We’re painfully aware that another political scandal has erupted at the State House. Like Gordon Fox’s fall from grace, the details will likely come out weeks or months from now, but as investigators dig into former Representative Ray Gallison’s alleged misdeeds the discussion has quickly turned into a pitchforks n’ torches march to the State House with everyone offering their two cents on what we can do to make sure this never happens again. Ho hum. Unfortunately, I’ve seen this game before and bringing about a different result will require more than just voter anger.
I worked for Governor Sundlun when the banking crisis hit in 1991. Trust me, people were angry: bang-their-fists on doors and scream-in-the-halls angry. In the aftermath —and as a result of other scandals that followed — a wave of new legislators came into office in 1992 (Gordon Fox among them), four-year terms for statewide offices were approved on the ballot and later, separation of powers was instituted to further harness the power of the General Assembly. In recent years it seems that some of that progress has eroded as the General Assembly (using separation of powers as justification) took away the right of a governor to put a non-binding question on the ballot and the Ethics Commission no longer has oversight over the General Assembly.
While the pitchforks n’ torches gang will tell you that the key to success lies in getting the governor a line item veto and ending the secrecy of the legislative grants program, I see a bigger problem that needs to be solved.
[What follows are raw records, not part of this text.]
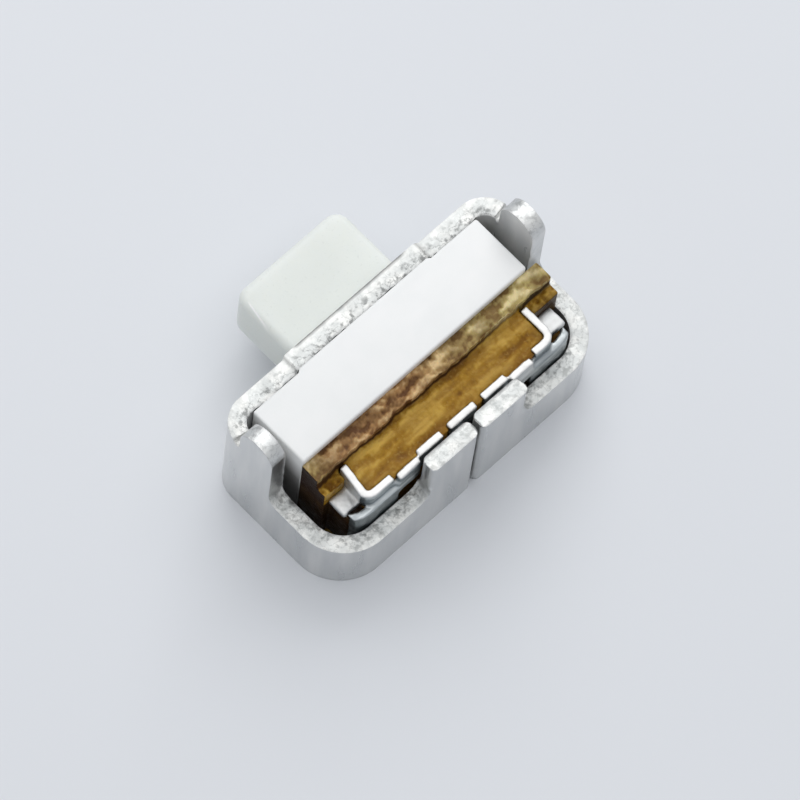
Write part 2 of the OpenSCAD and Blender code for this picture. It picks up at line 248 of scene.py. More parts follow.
def ramp(value, start, end):
    """Rises from 0 to 1 as a value goes from start to end."""
    return min(1.0, max(0.0, (value - start) / (end - start)))


def bend_contact(point):
    """Bends the left arm's foot outward, widens one notch and draws out the right ledge."""
    across = point.x - contacts_mid
    back = point.y - FRONT_Y
    shift = arm_lean * ramp(point.z, 1.08, 1.16) * ramp(back, 1.30, 1.62) * ramp(across, 1.02, 1.18)
    if across < -1.0:
        shift -= wide_notch * ramp(point.z, 1.20, 1.26) * (1 - ramp(-across, 1.0, 1.13))
    if back < ledge_back and 0.94 < point.z < 1.12:
        shift -= ledge_draw * ramp(-across, 1.42, 1.58)
    return Vector((point.x + shift, point.y, point.z))


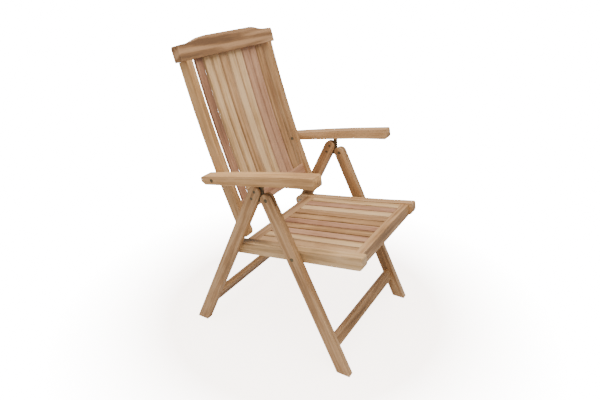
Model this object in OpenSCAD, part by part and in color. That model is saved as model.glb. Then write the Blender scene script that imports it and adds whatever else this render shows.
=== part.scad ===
// Folding garden armchair in oiled hardwood, with a reclining slatted back.
// X runs across the chair, the sitter faces -Y, and Z is up from the floor.
// Sizes are millimetres. "Right" and "left" are the sitter's own.

/* [Frame] */
// Clear width between the inner faces of the legs
inner_w = 508; // [440:1:640]
// Thickness of a leg, across the chair
leg_t = 27; // [22:0.5:34]
// Width of a leg, seen from the side
leg_w = 45; // [38:0.5:54]
// Distance up the rear leg from its foot to the level of the leg pivot
leg_pivot_up = 680; // [600:1:820]
// Angle of the rear leg from the floor
rear_lean = 65.7; // [60:0.1:72]
// Angle of the front leg from the floor
front_lean = 62.9; // [57:0.1:70]
// Gap between the two legs of one side when the chair is folded flat
folded_gap = 4.8; // [3:0.1:12]
// Height of the front stretcher, along the legs
front_stretcher_h = 42.5; // [30:0.5:60]
// Height of the rear stretcher, along the legs
rear_stretcher_h = 54.5; // [40:0.5:70]
// Distance up the legs from the feet to the middle of the stretchers
stretcher_up = 110; // [80:1:180]
// Thickness of both stretchers
stretcher_t = 22; // [16:0.5:26]

/* [Seat] */
// Distance down the front leg from the leg pivot to the seat pivot
seat_pivot_down = 218.8; // [190:0.1:250]
// Distance from the seat pivot back to the sliding pins
seat_reach = 264; // [250:0.5:285]
// Distance from the seat pivot forward to the nose of the side rails
seat_front = 246; // [200:1:270]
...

Call it participation, citizen engagement or just YOU and ME.
If you want to know who to blame, look in the mirror. Do you vote in every election? Do you know the names of your state representative and your state senator? Have you written a letter-to-the-editor and taken a public position on an important issue? Have you helped a candidate who is not an incumbent? Have you testified for or against a bill at the State House? Have you corresponded with your legislator about their legislative grants or their stance on the line item veto? Have you run for office? If you can’t say yes to at least three of the above, you have no ground to complain. If you have three or more, keep at it. Every election year dozens of General Assembly seats go uncontested and that’s inexcusable. This little experiment called Democracy requires participation from all of us to be successful and just and when only a small number engage, things are bound to go wrong because too few are too powerful.
Too busy working and paying taxes to get involved? Corruption is a tax on all of us. Corruption costs us dollars that are lining someone’s pockets, paying for less-than-adequate state services or funding a pet project of a powerful person. Corruption drives good people away from politics, repulses the business community and prevents us from landing companies that could bring good jobs and boost our tax base. Corruption drives down morale and civic pride, making Rhode Island a place that college graduates and retired people want to escape costing us smart minds and people with time to give. The only real way to battle corruption is for more good people to get involved.
So yes, please, push for the line item veto and yes, please let’s rein in the legislative grants program, but first and foremost, please engage public service. If not now, when? WE are the reason that we can’t have nice things and it’s time for that to change.